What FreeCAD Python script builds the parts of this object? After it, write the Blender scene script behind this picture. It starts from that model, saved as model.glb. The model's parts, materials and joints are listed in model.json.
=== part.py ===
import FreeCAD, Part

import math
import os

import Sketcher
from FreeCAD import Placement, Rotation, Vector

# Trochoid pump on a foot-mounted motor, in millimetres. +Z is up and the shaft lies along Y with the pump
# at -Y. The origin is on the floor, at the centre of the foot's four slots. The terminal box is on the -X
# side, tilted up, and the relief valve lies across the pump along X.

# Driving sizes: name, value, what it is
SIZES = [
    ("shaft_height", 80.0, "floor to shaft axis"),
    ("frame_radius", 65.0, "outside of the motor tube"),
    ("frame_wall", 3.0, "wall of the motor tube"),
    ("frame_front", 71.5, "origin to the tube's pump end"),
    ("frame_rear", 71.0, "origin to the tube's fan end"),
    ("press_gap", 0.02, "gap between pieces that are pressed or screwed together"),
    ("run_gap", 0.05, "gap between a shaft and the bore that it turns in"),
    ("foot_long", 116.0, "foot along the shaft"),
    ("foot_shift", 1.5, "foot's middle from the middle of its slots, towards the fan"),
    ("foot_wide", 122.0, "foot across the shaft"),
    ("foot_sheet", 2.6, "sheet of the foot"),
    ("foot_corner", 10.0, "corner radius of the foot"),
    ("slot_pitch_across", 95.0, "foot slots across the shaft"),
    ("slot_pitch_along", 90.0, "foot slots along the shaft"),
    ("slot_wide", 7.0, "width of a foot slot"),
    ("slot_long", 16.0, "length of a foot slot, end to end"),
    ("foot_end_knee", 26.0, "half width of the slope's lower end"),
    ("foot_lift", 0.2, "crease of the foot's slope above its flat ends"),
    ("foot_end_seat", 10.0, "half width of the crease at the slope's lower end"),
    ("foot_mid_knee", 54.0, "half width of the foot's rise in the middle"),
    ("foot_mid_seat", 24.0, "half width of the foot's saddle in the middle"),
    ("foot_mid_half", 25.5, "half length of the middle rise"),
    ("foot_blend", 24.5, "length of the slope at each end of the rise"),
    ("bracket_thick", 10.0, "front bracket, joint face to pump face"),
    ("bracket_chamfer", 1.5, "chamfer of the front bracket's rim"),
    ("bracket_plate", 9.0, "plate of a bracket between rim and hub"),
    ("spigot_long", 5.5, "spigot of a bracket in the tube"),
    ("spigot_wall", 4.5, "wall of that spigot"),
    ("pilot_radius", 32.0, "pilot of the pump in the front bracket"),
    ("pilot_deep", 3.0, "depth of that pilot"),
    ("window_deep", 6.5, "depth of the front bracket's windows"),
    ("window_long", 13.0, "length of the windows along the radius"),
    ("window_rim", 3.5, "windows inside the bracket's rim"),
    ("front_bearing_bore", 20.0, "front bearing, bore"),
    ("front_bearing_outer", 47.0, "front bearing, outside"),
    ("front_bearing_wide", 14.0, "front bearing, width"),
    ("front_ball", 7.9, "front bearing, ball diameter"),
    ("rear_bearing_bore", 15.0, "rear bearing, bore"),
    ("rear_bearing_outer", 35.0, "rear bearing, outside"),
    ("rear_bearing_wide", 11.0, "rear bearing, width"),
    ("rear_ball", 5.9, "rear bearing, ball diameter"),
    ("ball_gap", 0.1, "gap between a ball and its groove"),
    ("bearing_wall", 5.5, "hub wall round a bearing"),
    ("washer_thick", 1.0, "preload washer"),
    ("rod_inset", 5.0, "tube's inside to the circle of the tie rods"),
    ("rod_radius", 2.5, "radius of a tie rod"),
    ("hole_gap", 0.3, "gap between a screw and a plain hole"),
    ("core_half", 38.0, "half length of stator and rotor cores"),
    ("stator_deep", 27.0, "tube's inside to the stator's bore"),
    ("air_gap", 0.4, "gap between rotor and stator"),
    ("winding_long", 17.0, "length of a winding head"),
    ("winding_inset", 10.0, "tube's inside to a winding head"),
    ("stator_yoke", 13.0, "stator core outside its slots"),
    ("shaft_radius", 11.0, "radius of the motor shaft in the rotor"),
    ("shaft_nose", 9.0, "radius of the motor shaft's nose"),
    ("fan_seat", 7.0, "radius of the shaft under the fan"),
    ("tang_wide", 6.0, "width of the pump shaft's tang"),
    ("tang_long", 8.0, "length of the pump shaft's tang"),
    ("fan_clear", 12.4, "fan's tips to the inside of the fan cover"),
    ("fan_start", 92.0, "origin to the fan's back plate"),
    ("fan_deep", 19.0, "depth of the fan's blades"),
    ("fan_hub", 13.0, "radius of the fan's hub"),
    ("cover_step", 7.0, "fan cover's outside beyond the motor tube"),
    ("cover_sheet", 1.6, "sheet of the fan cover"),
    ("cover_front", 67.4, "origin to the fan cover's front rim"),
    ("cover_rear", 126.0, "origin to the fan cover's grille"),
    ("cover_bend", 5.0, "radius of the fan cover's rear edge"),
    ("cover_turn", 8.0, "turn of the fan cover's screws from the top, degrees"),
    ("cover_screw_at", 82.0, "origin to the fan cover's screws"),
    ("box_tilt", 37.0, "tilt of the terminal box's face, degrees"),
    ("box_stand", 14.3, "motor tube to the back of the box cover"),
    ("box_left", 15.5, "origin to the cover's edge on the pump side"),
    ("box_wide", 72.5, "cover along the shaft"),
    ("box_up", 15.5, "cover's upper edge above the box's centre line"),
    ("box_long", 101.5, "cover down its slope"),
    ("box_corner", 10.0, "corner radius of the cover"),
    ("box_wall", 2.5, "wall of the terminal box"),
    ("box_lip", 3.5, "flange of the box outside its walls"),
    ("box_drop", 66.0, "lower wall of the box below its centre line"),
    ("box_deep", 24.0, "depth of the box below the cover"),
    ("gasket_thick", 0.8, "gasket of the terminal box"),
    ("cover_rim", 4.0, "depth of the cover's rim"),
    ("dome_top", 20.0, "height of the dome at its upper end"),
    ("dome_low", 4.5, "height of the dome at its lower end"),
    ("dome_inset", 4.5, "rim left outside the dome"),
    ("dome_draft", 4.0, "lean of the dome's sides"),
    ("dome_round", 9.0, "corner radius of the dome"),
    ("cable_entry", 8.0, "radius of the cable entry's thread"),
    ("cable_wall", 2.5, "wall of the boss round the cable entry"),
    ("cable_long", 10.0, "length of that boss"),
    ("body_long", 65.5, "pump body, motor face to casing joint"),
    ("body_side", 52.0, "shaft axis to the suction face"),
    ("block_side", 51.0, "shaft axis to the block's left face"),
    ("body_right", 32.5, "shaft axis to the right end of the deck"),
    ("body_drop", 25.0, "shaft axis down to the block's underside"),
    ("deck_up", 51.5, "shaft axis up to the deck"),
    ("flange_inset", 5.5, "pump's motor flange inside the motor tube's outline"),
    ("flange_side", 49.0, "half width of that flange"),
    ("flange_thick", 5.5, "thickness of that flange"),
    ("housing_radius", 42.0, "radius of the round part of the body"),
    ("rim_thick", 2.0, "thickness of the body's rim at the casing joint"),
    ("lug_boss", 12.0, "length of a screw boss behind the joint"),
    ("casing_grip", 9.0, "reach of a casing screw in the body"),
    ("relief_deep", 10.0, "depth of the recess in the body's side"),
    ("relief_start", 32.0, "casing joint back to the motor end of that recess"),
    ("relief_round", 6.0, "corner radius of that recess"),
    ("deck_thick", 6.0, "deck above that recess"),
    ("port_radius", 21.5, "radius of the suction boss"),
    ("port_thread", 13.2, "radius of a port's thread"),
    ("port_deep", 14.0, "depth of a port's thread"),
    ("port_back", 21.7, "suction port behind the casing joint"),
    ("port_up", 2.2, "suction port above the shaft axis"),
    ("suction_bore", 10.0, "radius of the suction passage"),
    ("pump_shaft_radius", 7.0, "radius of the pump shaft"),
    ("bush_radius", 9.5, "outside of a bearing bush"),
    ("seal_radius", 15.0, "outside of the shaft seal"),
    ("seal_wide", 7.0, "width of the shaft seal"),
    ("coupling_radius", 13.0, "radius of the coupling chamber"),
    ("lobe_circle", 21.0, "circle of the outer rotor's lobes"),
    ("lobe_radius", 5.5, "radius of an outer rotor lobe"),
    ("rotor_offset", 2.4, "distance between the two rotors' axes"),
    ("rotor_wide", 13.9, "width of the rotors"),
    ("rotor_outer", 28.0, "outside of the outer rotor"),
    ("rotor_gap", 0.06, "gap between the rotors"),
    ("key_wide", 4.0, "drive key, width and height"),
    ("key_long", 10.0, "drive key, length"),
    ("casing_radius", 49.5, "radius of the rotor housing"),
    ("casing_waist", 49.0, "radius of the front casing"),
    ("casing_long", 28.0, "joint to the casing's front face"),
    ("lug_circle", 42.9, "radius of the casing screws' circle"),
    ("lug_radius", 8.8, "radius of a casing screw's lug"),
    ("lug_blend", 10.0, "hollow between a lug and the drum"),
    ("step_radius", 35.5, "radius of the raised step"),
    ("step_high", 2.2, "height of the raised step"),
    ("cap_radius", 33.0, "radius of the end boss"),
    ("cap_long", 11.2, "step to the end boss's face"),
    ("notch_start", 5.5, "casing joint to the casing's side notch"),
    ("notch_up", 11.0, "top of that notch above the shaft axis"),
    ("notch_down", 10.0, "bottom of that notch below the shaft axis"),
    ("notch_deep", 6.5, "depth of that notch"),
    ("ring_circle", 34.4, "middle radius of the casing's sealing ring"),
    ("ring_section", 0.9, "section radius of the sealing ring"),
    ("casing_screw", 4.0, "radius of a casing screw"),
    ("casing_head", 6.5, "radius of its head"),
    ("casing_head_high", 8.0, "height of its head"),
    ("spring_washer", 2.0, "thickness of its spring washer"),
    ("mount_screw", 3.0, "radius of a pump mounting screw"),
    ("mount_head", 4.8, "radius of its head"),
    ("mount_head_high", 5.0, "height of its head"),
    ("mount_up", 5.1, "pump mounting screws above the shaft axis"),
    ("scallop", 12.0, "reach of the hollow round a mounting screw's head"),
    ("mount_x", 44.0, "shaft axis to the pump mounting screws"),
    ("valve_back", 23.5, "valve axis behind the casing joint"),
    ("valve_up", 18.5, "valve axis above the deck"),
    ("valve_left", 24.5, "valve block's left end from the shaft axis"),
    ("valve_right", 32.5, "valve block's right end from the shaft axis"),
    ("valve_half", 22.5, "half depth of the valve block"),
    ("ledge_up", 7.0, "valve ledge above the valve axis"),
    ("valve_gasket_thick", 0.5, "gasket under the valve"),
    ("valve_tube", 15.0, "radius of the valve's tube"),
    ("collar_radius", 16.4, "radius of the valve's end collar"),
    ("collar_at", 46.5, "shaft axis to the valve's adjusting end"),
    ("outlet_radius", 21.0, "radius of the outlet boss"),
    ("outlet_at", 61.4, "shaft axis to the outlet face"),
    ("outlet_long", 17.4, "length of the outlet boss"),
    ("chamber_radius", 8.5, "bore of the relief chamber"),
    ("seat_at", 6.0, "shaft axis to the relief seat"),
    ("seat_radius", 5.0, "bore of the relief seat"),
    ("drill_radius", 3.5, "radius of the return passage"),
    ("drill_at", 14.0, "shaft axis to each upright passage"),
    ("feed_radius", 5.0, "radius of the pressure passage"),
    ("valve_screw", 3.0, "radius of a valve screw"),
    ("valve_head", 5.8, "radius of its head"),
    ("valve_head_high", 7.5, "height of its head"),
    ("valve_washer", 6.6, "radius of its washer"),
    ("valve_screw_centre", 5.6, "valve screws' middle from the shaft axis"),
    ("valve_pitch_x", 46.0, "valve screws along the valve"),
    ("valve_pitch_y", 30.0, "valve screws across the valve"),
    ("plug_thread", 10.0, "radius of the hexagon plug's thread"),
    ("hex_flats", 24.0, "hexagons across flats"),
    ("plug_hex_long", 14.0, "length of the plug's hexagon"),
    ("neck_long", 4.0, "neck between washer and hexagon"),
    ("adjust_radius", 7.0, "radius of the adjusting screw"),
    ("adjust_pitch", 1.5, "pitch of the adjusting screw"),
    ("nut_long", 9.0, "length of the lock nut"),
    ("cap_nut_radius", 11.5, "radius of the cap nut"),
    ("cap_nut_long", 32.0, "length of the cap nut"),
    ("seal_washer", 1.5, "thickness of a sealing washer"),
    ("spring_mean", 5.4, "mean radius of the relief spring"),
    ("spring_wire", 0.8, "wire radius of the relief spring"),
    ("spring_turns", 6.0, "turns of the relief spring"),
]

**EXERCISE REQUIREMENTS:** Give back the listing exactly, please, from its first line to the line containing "# side, tilted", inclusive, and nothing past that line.

**FULL ANSWER:**
What FreeCAD Python script builds the parts of this object? After it, write the Blender scene script behind this picture. It starts from that model, saved as model.glb. The model's parts, materials and joints are listed in model.json.
=== part.py ===
import FreeCAD, Part

import math
import os

import Sketcher
from FreeCAD import Placement, Rotation, Vector

# Trochoid pump on a foot-mounted motor, in millimetres. +Z is up and the shaft lies along Y with the pump
# at -Y. The origin is on the floor, at the centre of the foot's four slots. The terminal box is on the -X
# side, tilted up, and the relief valve lies across the pump along X.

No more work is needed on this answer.